● EXERCISE REQUIREMENTS
Repeat, exactly, the run of lines that opens with the line containing "clear of the foot ring" and closes with the line containing "for node in", and leave all other lines out.

┌──

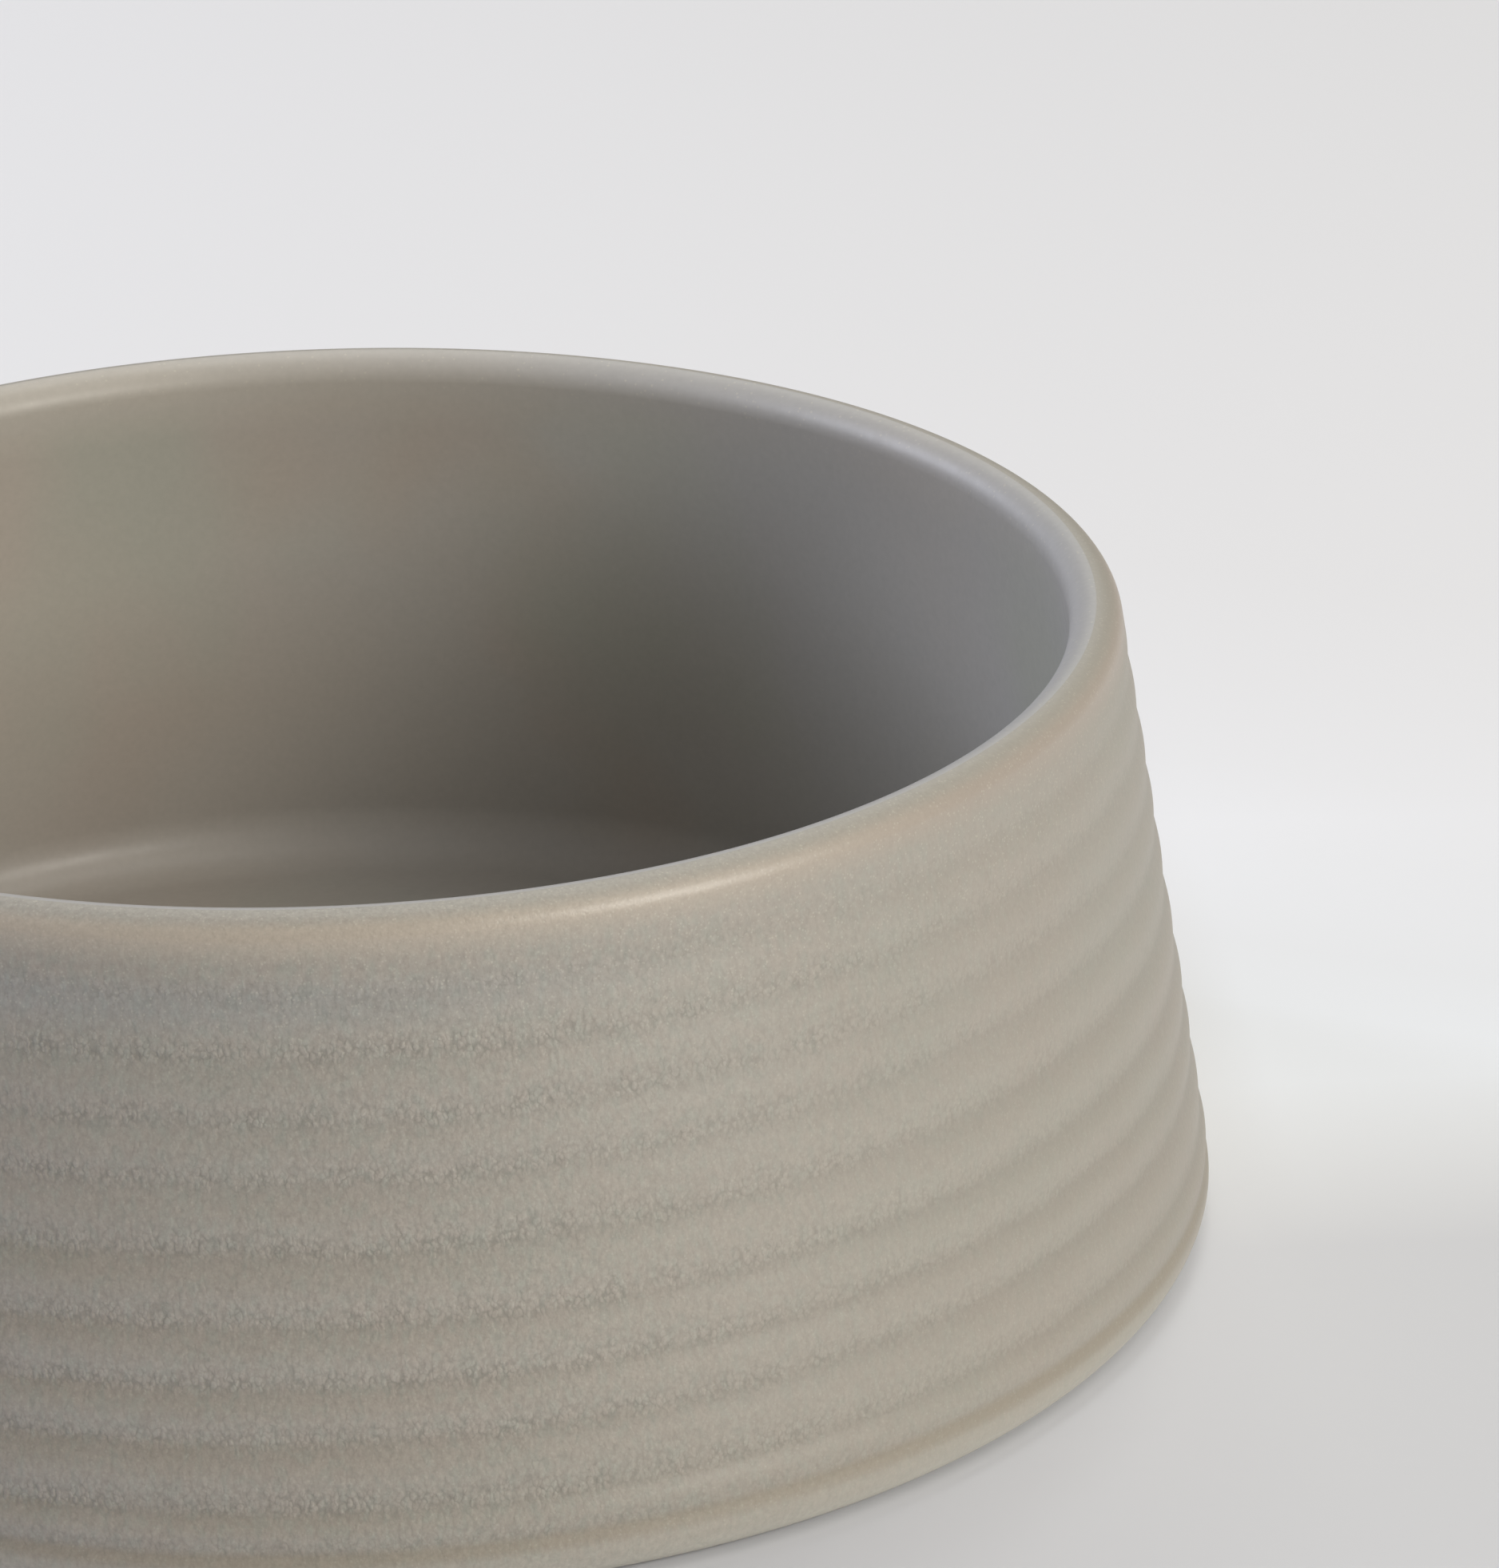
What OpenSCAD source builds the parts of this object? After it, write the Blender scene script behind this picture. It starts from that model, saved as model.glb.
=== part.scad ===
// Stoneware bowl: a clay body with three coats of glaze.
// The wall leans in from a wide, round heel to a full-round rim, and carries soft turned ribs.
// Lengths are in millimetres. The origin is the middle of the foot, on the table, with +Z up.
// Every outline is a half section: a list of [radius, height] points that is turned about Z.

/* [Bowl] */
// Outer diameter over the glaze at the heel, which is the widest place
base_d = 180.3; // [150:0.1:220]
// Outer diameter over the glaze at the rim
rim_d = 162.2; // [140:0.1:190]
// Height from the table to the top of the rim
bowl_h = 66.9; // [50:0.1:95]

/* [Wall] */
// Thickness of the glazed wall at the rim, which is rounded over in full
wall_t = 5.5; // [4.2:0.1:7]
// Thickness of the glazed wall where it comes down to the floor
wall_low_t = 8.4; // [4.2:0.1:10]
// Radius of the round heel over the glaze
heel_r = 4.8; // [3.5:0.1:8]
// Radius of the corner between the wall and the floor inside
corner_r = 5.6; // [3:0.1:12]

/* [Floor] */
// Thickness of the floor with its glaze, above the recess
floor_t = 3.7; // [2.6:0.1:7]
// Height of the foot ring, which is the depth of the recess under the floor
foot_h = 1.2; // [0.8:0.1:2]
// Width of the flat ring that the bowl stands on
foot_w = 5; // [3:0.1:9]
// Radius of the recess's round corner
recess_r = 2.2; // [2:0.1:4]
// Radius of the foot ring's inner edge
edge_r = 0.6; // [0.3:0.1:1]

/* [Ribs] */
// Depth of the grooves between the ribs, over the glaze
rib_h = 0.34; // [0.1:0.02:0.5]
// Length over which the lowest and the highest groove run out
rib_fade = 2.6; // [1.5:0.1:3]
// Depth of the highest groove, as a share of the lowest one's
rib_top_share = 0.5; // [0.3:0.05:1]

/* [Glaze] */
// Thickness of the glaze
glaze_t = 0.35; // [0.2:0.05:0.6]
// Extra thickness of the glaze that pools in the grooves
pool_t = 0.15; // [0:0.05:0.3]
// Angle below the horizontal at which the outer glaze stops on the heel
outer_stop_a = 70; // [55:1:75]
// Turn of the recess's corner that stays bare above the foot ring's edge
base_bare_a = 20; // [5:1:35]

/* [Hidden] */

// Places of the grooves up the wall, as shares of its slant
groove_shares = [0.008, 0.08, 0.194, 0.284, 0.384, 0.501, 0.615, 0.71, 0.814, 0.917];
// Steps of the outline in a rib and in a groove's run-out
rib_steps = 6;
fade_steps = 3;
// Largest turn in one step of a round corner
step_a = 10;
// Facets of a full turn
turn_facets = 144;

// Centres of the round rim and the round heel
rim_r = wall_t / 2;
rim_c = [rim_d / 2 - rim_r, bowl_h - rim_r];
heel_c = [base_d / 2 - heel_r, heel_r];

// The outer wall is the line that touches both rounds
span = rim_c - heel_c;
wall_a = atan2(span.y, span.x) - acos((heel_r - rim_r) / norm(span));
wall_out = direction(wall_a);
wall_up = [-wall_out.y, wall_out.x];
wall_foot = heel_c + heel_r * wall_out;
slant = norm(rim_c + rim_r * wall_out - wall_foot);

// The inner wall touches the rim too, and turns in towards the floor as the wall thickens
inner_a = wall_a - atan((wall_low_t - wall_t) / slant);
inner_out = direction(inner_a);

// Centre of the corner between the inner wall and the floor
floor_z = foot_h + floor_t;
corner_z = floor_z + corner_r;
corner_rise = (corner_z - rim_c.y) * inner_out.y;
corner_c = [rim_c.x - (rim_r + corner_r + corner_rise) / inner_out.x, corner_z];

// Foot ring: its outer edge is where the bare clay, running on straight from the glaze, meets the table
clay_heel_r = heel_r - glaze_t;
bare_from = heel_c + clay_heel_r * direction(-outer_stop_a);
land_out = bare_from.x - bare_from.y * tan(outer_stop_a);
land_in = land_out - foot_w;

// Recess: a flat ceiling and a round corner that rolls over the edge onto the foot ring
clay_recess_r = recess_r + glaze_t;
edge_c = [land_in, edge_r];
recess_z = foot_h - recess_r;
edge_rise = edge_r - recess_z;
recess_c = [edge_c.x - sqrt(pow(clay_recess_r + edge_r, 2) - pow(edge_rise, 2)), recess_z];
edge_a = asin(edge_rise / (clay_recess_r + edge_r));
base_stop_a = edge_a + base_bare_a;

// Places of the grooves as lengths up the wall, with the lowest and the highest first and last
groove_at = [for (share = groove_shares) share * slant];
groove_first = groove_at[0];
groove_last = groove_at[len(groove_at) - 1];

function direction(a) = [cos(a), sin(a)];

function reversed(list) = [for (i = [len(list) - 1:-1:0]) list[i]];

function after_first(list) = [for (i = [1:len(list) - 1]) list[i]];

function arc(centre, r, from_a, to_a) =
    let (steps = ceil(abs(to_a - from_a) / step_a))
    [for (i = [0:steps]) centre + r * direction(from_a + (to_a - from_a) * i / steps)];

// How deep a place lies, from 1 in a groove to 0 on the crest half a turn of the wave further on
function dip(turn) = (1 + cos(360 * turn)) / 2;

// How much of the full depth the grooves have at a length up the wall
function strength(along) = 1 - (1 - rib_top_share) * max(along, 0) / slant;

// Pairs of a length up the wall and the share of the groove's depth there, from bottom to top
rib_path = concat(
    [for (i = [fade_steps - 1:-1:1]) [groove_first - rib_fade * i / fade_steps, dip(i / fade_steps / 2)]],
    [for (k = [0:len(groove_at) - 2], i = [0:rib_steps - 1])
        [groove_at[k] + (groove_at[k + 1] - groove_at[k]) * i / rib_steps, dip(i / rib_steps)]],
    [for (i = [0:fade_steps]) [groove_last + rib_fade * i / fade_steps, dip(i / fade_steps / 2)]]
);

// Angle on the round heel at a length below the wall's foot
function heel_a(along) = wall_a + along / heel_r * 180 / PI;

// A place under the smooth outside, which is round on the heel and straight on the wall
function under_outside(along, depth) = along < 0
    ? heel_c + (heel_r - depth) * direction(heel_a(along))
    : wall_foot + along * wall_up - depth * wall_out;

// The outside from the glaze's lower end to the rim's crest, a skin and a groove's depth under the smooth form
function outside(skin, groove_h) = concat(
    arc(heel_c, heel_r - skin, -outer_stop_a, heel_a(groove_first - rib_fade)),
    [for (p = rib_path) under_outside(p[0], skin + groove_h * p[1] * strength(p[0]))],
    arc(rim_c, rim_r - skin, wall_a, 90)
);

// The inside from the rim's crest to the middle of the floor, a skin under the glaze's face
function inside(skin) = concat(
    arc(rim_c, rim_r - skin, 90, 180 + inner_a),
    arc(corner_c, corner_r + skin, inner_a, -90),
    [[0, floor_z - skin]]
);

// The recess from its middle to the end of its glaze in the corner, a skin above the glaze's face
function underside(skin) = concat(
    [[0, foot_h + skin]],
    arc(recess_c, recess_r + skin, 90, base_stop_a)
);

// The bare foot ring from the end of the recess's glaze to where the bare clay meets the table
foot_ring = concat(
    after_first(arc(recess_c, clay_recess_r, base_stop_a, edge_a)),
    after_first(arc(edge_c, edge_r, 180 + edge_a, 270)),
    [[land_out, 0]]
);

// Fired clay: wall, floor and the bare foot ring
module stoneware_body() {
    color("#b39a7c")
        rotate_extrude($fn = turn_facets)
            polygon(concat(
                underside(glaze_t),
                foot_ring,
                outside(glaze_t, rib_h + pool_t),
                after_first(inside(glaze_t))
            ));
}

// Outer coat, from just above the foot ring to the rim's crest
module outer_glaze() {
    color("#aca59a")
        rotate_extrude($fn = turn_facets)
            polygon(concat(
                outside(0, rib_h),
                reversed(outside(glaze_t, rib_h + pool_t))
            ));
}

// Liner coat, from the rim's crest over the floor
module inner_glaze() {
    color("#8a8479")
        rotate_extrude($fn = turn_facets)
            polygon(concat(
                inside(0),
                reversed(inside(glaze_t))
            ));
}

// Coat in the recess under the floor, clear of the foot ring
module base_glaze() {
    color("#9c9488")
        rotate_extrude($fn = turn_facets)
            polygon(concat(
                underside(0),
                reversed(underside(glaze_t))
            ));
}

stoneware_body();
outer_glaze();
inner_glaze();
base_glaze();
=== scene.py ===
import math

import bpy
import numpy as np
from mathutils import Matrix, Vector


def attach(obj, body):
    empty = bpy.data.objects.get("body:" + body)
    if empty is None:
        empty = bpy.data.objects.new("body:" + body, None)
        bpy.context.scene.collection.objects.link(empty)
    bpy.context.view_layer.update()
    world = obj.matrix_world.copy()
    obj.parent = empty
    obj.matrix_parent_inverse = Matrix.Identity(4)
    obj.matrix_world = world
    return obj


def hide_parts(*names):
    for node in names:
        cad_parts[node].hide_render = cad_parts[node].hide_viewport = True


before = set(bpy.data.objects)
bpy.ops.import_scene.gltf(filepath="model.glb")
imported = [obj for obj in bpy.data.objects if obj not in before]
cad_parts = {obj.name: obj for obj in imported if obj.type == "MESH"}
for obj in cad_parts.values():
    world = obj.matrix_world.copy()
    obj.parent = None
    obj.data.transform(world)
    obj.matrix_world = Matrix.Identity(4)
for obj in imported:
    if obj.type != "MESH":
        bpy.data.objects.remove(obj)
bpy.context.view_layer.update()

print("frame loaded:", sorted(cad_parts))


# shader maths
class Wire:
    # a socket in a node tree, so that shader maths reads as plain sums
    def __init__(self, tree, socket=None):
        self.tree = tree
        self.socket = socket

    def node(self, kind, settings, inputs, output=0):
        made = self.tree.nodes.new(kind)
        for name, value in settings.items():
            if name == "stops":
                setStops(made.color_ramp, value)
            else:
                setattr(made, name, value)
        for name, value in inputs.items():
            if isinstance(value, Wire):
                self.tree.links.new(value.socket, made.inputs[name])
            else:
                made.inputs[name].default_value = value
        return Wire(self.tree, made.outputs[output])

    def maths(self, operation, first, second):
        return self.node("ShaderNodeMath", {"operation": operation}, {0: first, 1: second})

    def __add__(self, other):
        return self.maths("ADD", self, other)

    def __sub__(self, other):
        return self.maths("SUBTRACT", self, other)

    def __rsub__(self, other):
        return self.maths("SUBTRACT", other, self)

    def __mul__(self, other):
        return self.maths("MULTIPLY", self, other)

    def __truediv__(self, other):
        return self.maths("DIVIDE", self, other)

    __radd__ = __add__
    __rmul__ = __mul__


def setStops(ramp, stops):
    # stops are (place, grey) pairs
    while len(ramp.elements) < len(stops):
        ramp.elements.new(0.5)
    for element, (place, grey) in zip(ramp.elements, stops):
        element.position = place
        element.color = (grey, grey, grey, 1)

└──

● RESPONSE TO THIS TASK
// Coat in the recess under the floor, clear of the foot ring
module base_glaze() {
    color("#9c9488")
        rotate_extrude($fn = turn_facets)
            polygon(concat(
                underside(0),
                reversed(underside(glaze_t))
            ));
}

stoneware_body();
outer_glaze();
inner_glaze();
base_glaze();
=== scene.py ===
import math

import bpy
import numpy as np
from mathutils import Matrix, Vector


def attach(obj, body):
    empty = bpy.data.objects.get("body:" + body)
    if empty is None:
        empty = bpy.data.objects.new("body:" + body, None)
        bpy.context.scene.collection.objects.link(empty)
    bpy.context.view_layer.update()
    world = obj.matrix_world.copy()
    obj.parent = empty
    obj.matrix_parent_inverse = Matrix.Identity(4)
    obj.matrix_world = world
    return obj


def hide_parts(*names):
    for node in names:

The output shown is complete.